### [TASK REQUIREMENTS]
Copy each line below without leaving any out.
--- DATASET ENTRIES ---
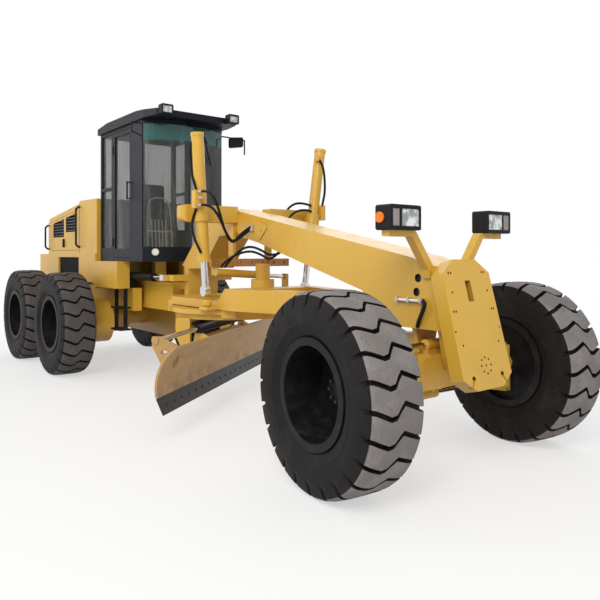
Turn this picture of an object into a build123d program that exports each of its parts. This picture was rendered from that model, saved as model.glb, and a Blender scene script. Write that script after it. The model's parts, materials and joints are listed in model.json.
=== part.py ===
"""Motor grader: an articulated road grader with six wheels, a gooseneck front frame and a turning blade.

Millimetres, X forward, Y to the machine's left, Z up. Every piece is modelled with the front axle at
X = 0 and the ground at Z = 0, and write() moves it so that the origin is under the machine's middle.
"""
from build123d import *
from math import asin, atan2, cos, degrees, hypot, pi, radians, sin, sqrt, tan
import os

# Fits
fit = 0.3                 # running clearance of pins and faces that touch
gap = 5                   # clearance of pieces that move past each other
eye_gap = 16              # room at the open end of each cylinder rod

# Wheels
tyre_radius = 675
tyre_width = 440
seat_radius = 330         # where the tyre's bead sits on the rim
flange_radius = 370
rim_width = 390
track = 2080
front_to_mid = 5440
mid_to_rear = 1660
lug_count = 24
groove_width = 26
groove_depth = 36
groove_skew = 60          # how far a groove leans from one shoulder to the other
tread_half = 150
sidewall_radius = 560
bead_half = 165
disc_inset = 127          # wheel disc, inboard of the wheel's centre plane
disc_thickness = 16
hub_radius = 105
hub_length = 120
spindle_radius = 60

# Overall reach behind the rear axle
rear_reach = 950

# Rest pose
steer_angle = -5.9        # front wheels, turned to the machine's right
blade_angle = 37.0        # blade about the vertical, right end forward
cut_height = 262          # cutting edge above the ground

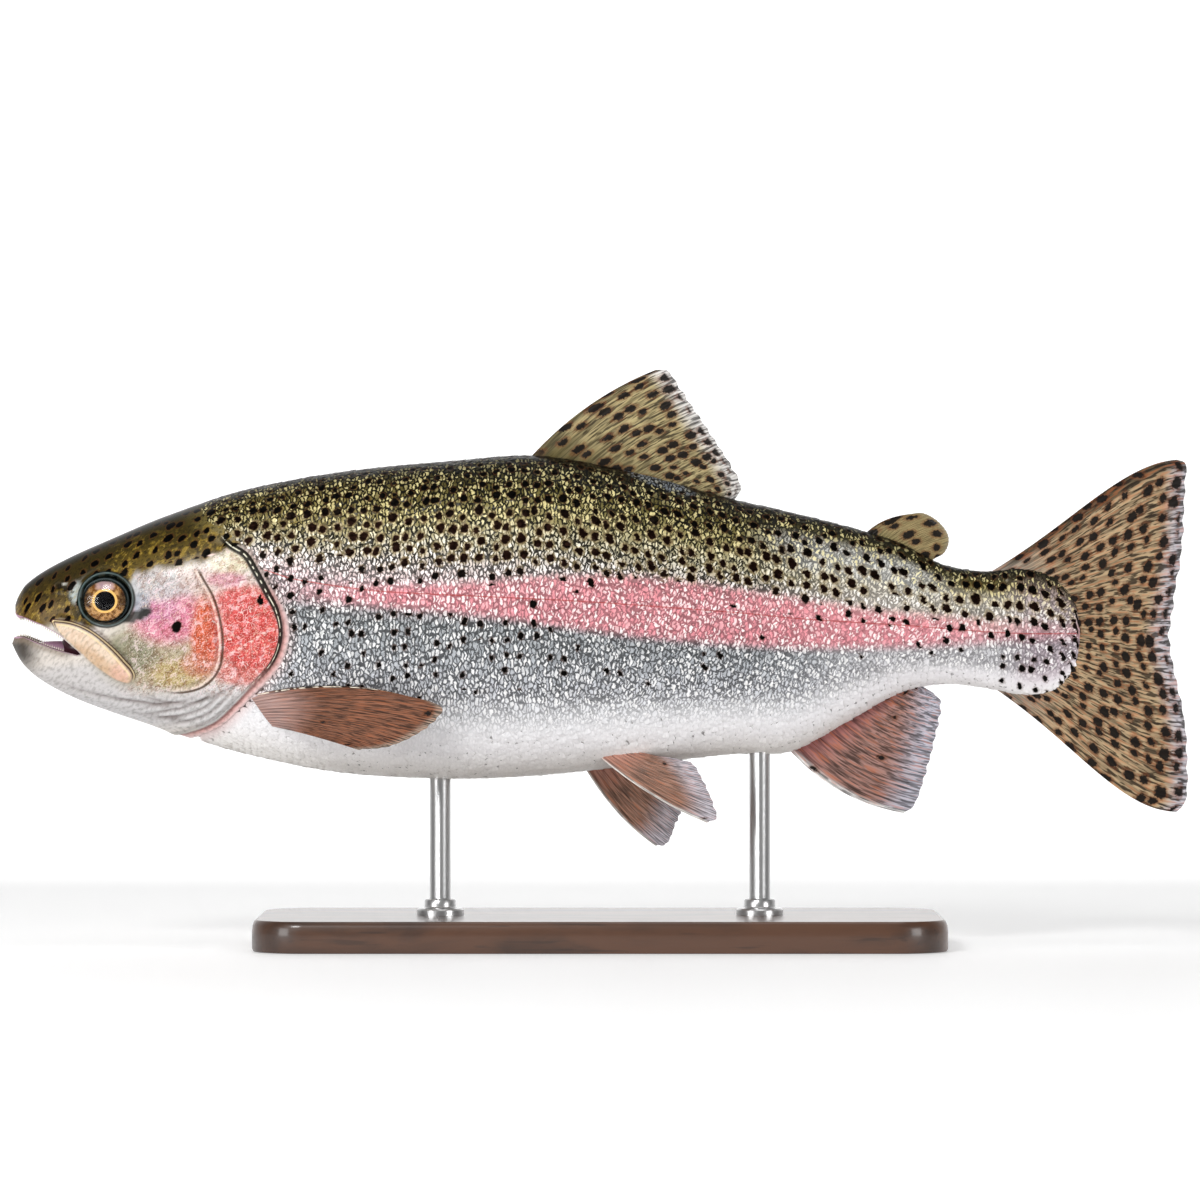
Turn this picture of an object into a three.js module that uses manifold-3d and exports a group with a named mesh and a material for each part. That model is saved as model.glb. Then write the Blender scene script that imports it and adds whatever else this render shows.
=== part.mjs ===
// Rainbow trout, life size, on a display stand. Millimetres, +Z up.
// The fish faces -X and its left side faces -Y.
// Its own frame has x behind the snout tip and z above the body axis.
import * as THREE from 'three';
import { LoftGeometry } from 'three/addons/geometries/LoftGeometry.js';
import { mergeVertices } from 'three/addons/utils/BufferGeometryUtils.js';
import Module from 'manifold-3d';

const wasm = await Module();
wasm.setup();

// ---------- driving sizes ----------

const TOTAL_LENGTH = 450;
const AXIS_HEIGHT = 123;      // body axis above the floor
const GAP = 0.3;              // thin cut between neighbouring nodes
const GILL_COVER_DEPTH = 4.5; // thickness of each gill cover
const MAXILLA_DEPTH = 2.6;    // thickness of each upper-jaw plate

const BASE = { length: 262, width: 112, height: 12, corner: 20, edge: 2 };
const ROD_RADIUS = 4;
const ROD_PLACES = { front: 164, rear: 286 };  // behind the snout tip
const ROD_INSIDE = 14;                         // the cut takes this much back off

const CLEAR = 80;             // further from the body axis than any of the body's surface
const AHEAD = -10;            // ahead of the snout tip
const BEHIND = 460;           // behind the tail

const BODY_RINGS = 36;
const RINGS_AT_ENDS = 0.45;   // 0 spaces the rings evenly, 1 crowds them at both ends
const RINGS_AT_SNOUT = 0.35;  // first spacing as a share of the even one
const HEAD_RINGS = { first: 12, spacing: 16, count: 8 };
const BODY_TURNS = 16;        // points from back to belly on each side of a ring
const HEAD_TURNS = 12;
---
### [EXERCISE OUTPUT]
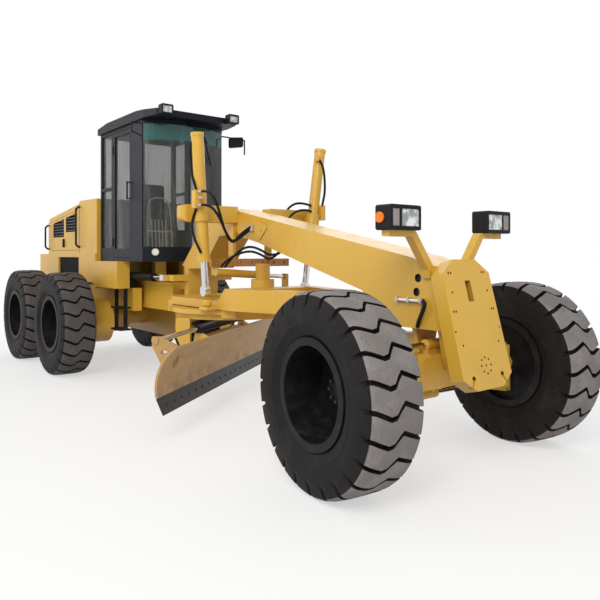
Turn this picture of an object into a build123d program that exports each of its parts. This picture was rendered from that model, saved as model.glb, and a Blender scene script. Write that script after it. The model's parts, materials and joints are listed in model.json.
=== part.py ===
"""Motor grader: an articulated road grader with six wheels, a gooseneck front frame and a turning blade.

Millimetres, X forward, Y to the machine's left, Z up. Every piece is modelled with the front axle at
X = 0 and the ground at Z = 0, and write() moves it so that the origin is under the machine's middle.
"""
from build123d import *
from math import asin, atan2, cos, degrees, hypot, pi, radians, sin, sqrt, tan
import os

# Fits
fit = 0.3                 # running clearance of pins and faces that touch
gap = 5                   # clearance of pieces that move past each other
eye_gap = 16              # room at the open end of each cylinder rod

# Wheels
tyre_radius = 675
tyre_width = 440
seat_radius = 330         # where the tyre's bead sits on the rim
flange_radius = 370
rim_width = 390
track = 2080
front_to_mid = 5440
mid_to_rear = 1660
lug_count = 24
groove_width = 26
groove_depth = 36
groove_skew = 60          # how far a groove leans from one shoulder to the other
tread_half = 150
sidewall_radius = 560
bead_half = 165
disc_inset = 127          # wheel disc, inboard of the wheel's centre plane
disc_thickness = 16
hub_radius = 105
hub_length = 120
spindle_radius = 60

# Overall reach behind the rear axle
rear_reach = 950

# Rest pose
steer_angle = -5.9        # front wheels, turned to the machine's right
blade_angle = 37.0        # blade about the vertical, right end forward
cut_height = 262          # cutting edge above the ground

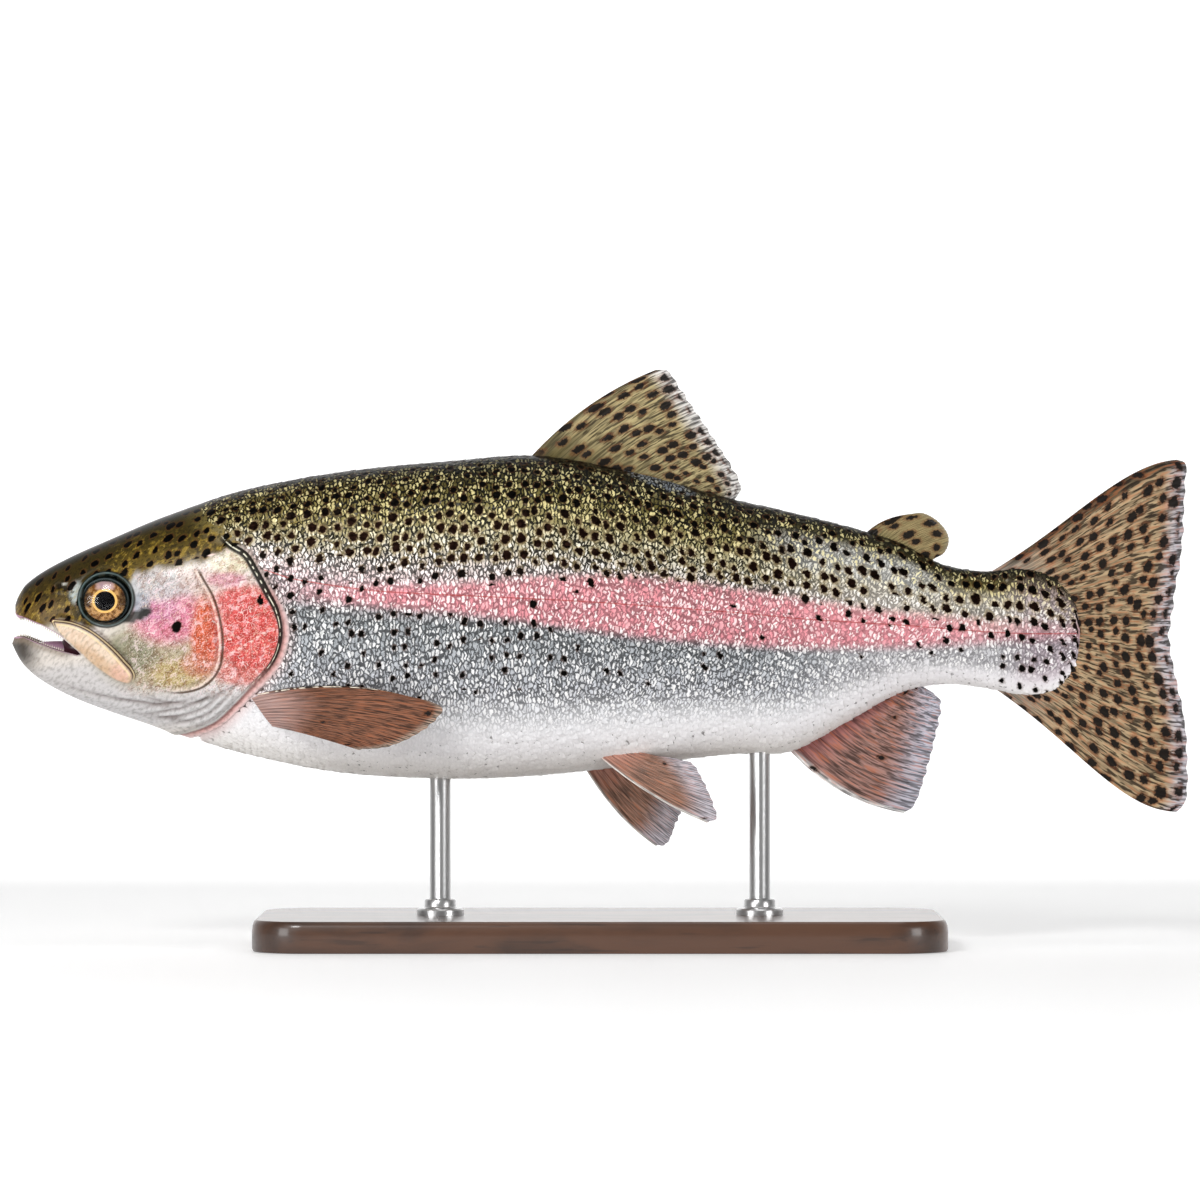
Turn this picture of an object into a three.js module that uses manifold-3d and exports a group with a named mesh and a material for each part. That model is saved as model.glb. Then write the Blender scene script that imports it and adds whatever else this render shows.
=== part.mjs ===
// Rainbow trout, life size, on a display stand. Millimetres, +Z up.
// The fish faces -X and its left side faces -Y.
// Its own frame has x behind the snout tip and z above the body axis.
import * as THREE from 'three';
import { LoftGeometry } from 'three/addons/geometries/LoftGeometry.js';
import { mergeVertices } from 'three/addons/utils/BufferGeometryUtils.js';
import Module from 'manifold-3d';

const wasm = await Module();
wasm.setup();

// ---------- driving sizes ----------

const TOTAL_LENGTH = 450;
const AXIS_HEIGHT = 123;      // body axis above the floor
const GAP = 0.3;              // thin cut between neighbouring nodes
const GILL_COVER_DEPTH = 4.5; // thickness of each gill cover
const MAXILLA_DEPTH = 2.6;    // thickness of each upper-jaw plate

const BASE = { length: 262, width: 112, height: 12, corner: 20, edge: 2 };
const ROD_RADIUS = 4;
const ROD_PLACES = { front: 164, rear: 286 };  // behind the snout tip
const ROD_INSIDE = 14;                         // the cut takes this much back off

const CLEAR = 80;             // further from the body axis than any of the body's surface
const AHEAD = -10;            // ahead of the snout tip
const BEHIND = 460;           // behind the tail

const BODY_RINGS = 36;
const RINGS_AT_ENDS = 0.45;   // 0 spaces the rings evenly, 1 crowds them at both ends
const RINGS_AT_SNOUT = 0.35;  // first spacing as a share of the even one
const HEAD_RINGS = { first: 12, spacing: 16, count: 8 };
const BODY_TURNS = 16;        // points from back to belly on each side of a ring
const HEAD_TURNS = 12;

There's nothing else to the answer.